People really like serendipity. It’s why romantic comedies do so well and people love hearing stories about random encounters at airports/grocery stores/any everyday place. It’s also why Stumbleupon and the explore feature on Foursquare are so popular. Because of the social web, serendipity no longer means running into the love of your life at a coffee shop (although, I suppose it might). Nowadays, it also means discovering new interests, stumbling upon new places, meeting new people, and having new experiences.
Yet when there’s an online/real-world interface, emotions get tricky. While the missed connections section of Craigslist may be teeming with posts searching for second chances at serendipity, the initial excitement about the use of apps like Highlight has dissolved into annoyance at best and being creeped out at worst.
Searching for Relevance
There’s a right way to engineer serendipity (even if no one is sure of what it is yet), and while it might seem counter-intuitive, serendipity is often engineered. We are all creatures of habit. We tend to stay within certain neighborhoods, go to the same places, shop at the same stores, and buy the same things. We make conscious decisions to change our habits and explore new things. There’s a fine line between serendipity and randomness. As Jeff Jarvis pointed out, randomness is easy; it’s seemingly random, but ultimately relevant that is difficult, especially on the internet. Finding this unexpected relevance gets even more difficult because there’s a selection bias. It happens in the information that we share and receive from others because we tend to be friends with people who share similar interests. Many sites rely on algorithms based on your activity to recommend pages and friends that creates an often unseen internet echo chamber. So we often either get the same humdrum, or an injection of random. It can be annoying to have to filter through irrelevant to get to the gems, but it’s worthwhile.
Creeping Me Out
Serendipity is only creepy if you let it be. Recently, the potential for creepiness with social media and serendipity has raised a lot of eyebrows and plenty of alarm, especially with apps like Girls Around Me. The problem isn’t really the way that we think about privacy settings, but how we think about who we are online and what we’re sharing. There might be something to the days of AIM, when we were in elementary school and told never to release any personal information on the internet, even our own names. People act differently online now that they know they’re being branded and that their data is being used and watched for various purposes, nefarious or otherwise. Apps like Path were supposed to be our entree into social networking without worrying about who we were sharing with, but it turns out that they were a little creepy themselves. So the best advice is to be mindful and yourself.
Finding New People
Remember the days of MySpace? Before it was all about bands and was actually MySpace and not My____, you probably spent hours rearranging your Top 8 and making changes to the HTML so that your profile looked just so. You also probably met a lot of
people whom you never would have met otherwise because you clicked accept when strangers (who didn’t seem creepy) added you as a friend. Would you do the same on Facebook? Probably not.
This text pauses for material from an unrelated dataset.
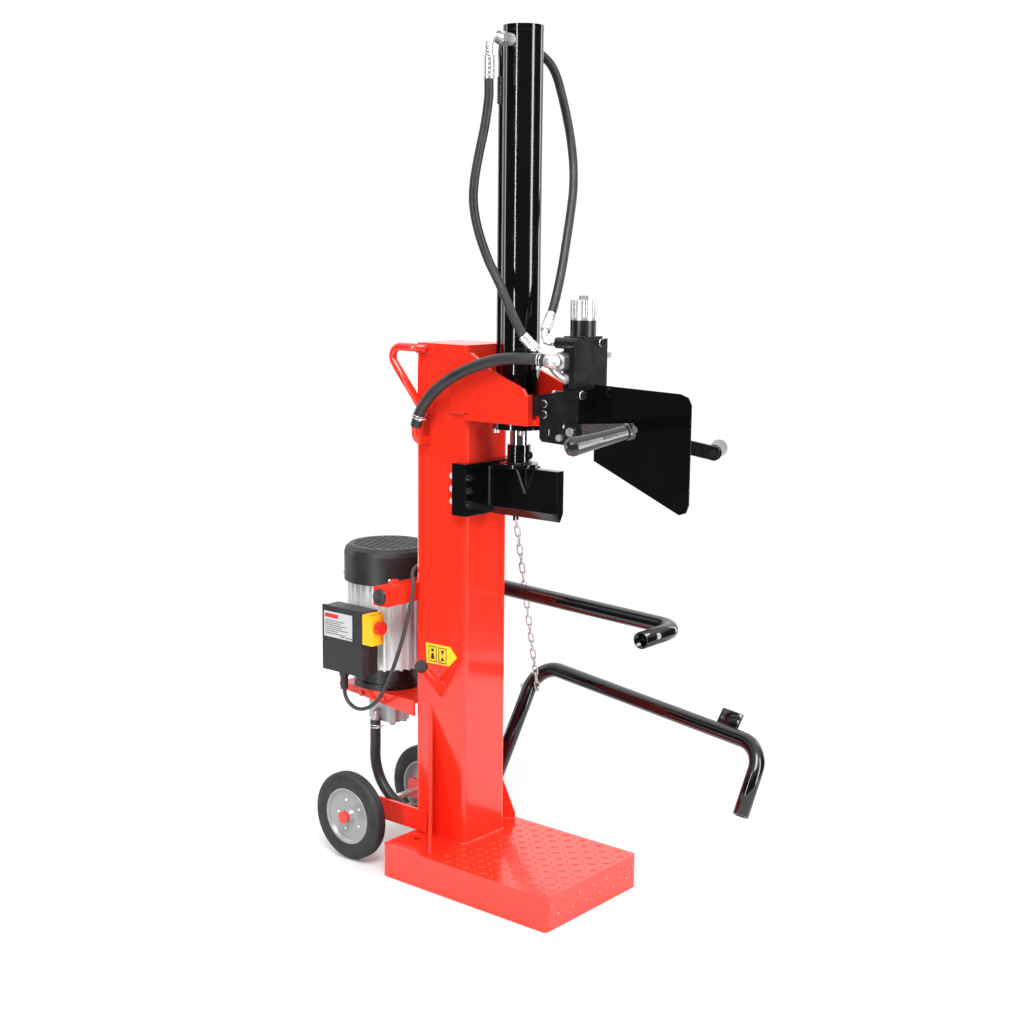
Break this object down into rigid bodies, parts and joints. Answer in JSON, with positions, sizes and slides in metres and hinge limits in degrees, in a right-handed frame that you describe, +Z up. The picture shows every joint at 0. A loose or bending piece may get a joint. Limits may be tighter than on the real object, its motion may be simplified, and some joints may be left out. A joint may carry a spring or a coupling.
{
  "type": "vertical log splitter",
  "caption": "Vertical electro-hydraulic log splitter with a wedge carriage on a tall column, two control levers, a support arm, a log lifter and transport wheels.",
  "frame": {"origin": "on the floor, under the middle of the base plate", "axes": "+Z up along the column; +Y towards the motor and wheels, -Y towards the log side; +X towards the log lifter"},
  "size_m": [0.652, 0.96, 1.86],
  "materials": {
    "red_paint": "gloss red paint on welded steel",
    "black_paint": "gloss black paint",
    "satin_black": "satin black paint",
    "chrome_rod": "hard chromed rod",
    "zinc": "zinc plated steel",
    "chain_zinc": "dull zinc plated links",
    "rim_grey": "silver-grey paint on pressed steel",
    "tyre": "solid rubber",
    "hose_rubber": "matte hydraulic hose rubber",
    "cable_rubber": "smooth cable sheath",
    "grip": "moulded black grips",
    "black_plastic": "fine-grained black moulding",
    "box_plastic": "grained dark grey box",
    "motor_alu": "cast aluminium fins",
    "pump_alu": "dull cast aluminium",
    "valve_alu": "machined aluminium",
    "pad_plastic": "pale sliding plastic",
    "copper": "varnished copper windings and steel core",
    "yellow_plastic": "yellow switch housing",
    "red_plastic": "red stop knob",
    "green_plastic": "green start button"
  },
  "bodies": {
    "frame": {"base": "red_paint", "column": "red_paint", "gussets": "red_paint", "lifter_hinge": "red_paint", "axle_brackets": "red_paint", "axle": "zinc", "axle_caps": "red_paint", "head": "red_paint", "handle": "red_paint", "barrel": "black_paint", "flange": "black_paint", "flange_bolts": "zinc", "pipe": "black_paint", "valve_bracket": "satin_black", "valve": "satin_black", "valve_cap": "valve_alu", "valve_cover": "satin_black", "hose_fittings": "zinc", "guard": "black_paint", "lever_pins": "zinc", "hose_upper": "hose_rubber", "hose_lower": "hose_rubber", "hose_return": "hose_rubber", "hose_pressure": "hose_rubber", "hose_suction": "hose_rubber", "tank_fittings": "red_paint", "arm_socket": "red_paint", "motor_bracket": "red_paint", "motor_flange": "satin_black", "motor_body": "motor_alu", "motor_cover": "black_plastic", "electric_boxes": "box_plastic", "pump": "pump_alu", "pump_elbows": "pump_alu", "switch_frame": "yellow_plastic", "cable": "cable_rubber"},
    "carriage": {"piston": "chrome_rod", "rod": "chrome_rod", "rod_coupling": "black_paint", "carriage_plate": "black_paint", "slide_pads": "pad_plastic", "carriage_bolts": "zinc", "blade": "black_paint", "chain": "chain_zinc"},
    "wheel_left": {"wheel_left_tyre": "tyre", "wheel_left_rim": "rim_grey"},
    "wheel_right": {"wheel_right_tyre": "tyre", "wheel_right_rim": "rim_grey"},
    "lever_left": {"lever_left": "satin_black", "grip_left": "grip"},
    "lever_right": {"lever_right": "satin_black", "grip_right": "grip"},
    "spool": {"spool": "zinc"},
    "filler_cap": {"filler_cap": "black_plastic"},
    "arm": {"support_arm": "black_paint"},
    "lifter": {"lifter_tube": "black_paint"},
    "rotor": {"rotor": "copper"},
    "switch_flap": {"switch_flap": "yellow_plastic"},
    "stop_knob": {"stop_knob": "red_plastic"},
    "start_button": {"start_button": "green_plastic"}
  },
  "joints": [
    {"name": "carriage_slide", "type": "slide", "parent": "frame", "child": "carriage", "axis": [0, 0, 1], "range_m": [-0.65, 0.033], "deforming": ["chain"]},
    {"name": "wheel_left_spin", "type": "hinge", "parent": "frame", "child": "wheel_left", "pos_m": [-0.138, 0.362, 0.105], "axis": [1, 0, 0], "continuous": true},
    {"name": "wheel_right_spin", "type": "hinge", "parent": "frame", "child": "wheel_right", "pos_m": [0.124, 0.362, 0.105], "axis": [1, 0, 0], "continuous": true},
    {"name": "lifter_hinge", "type": "hinge", "parent": "frame", "child": "lifter", "pos_m": [0.183, 0.215, 0.098], "axis": [0, 1, 0], "range_deg": [-33, 69]},
    {"name": "arm_slide", "type": "slide", "parent": "frame", "child": "arm", "axis": [1, 0, 0], "range_m": [0, 0.03]},
    {"name": "lever_left_hinge", "type": "hinge", "parent": "frame", "child": "lever_left", "pos_m": [-0.047, -0.194, 1.037], "axis": [1, 0, 0], "range_deg": [0, 22], "stiffness_Nm_per_rad": 12, "springref_deg": -8.59},
    {"name": "lever_right_hinge", "type": "hinge", "parent": "frame", "child": "lever_right", "pos_m": [0.083, -0.194, 1.037], "axis": [1, 0, 0], "range_deg": [0, 16], "stiffness_Nm_per_rad": 12, "springref_deg": -8.59},
    {"name": "spool_slide", "type": "slide", "parent": "frame", "child": "spool", "axis": [0, 0, 1], "range_m": [-0.008, 0]},
    {"name": "filler_cap_turn", "type": "hinge", "parent": "frame", "child": "filler_cap", "pos_m": [-0.042, 0.159, 0.418], "axis": [-0.7071, 0, 0.7071], "continuous": true},
    {"name": "rotor_spin", "type": "hinge", "parent": "frame", "child": "rotor", "pos_m": [0.018, 0.388, 0.5], "axis": [0, 0, 1], "continuous": true},
    {"name": "flap_hinge", "type": "hinge", "parent": "frame", "child": "switch_flap", "pos_m": [-0.1085, 0.309, 0.5883], "axis": [-1, 0, 0], "range_deg": [0, 60], "stiffness_Nm_per_rad": 0.05, "springref_deg": -17.19},
    {"name": "stop_knob_press", "type": "slide", "parent": "switch_flap", "child": "stop_knob", "axis": [0, 1, 0], "range_m": [0, 0.0027], "stiffness_N_per_m": 600, "springref_m": -0.001},
    {"name": "start_button_press", "type": "slide", "parent": "frame", "child": "start_button", "axis": [0, 1, 0], "range_m": [0, 0.0025], "stiffness_N_per_m": 600, "springref_m": -0.001}
  ],
  "couplings": [
    {"joint": "spool_slide", "follows": "lever_left_hinge", "m_per_rad": -0.02}
  ]
}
The structure of social networks have changed since MySpace, for better or worse. There really is no place to meet new people anymore. There’s too much personal information that users get access to if they connect on Facebook or Linkedin. Twitter, Tumblr, and Pinterest are a few of the only networks where it has been deemed socially acceptable to follow/friend strangers, but these networks have their limitations. They don’t really have profiles or ways to continuously message people, and while this may be part of the reason why people use them as a way to connect with strangers, it also hampers further development of relationships and makes users move the actual social networking to other sites. Sites and apps that want to create serendipity could take a hint from sites like these in fostering communities where it is deemed socially acceptable (and not scary or creepy) to meet people.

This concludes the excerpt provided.